__SHORT TASK__
Write out the listing beneath this instruction in its entirety, exactly as it reads.

- - - -

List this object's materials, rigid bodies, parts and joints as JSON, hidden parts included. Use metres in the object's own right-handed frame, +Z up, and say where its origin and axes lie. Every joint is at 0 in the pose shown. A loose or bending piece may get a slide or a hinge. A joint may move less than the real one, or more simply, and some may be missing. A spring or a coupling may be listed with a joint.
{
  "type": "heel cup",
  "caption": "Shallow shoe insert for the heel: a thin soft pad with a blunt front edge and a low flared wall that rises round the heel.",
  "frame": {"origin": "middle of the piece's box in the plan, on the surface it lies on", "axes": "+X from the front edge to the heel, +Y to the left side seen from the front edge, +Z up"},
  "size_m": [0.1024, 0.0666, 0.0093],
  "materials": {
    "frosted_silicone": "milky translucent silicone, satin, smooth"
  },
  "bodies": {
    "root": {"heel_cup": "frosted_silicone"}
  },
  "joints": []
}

- - - -

__OUTPUT FOR THIS TASK__
List this object's materials, rigid bodies, parts and joints as JSON, hidden parts included. Use metres in the object's own right-handed frame, +Z up, and say where its origin and axes lie. Every joint is at 0 in the pose shown. A loose or bending piece may get a slide or a hinge. A joint may move less than the real one, or more simply, and some may be missing. A spring or a coupling may be listed with a joint.
{
  "type": "heel cup",
  "caption": "Shallow shoe insert for the heel: a thin soft pad with a blunt front edge and a low flared wall that rises round the heel.",
  "frame": {"origin": "middle of the piece's box in the plan, on the surface it lies on", "axes": "+X from the front edge to the heel, +Y to the left side seen from the front edge, +Z up"},
  "size_m": [0.1024, 0.0666, 0.0093],
  "materials": {
    "frosted_silicone": "milky translucent silicone, satin, smooth"
  },
  "bodies": {
    "root": {"heel_cup": "frosted_silicone"}
  },
  "joints": []
}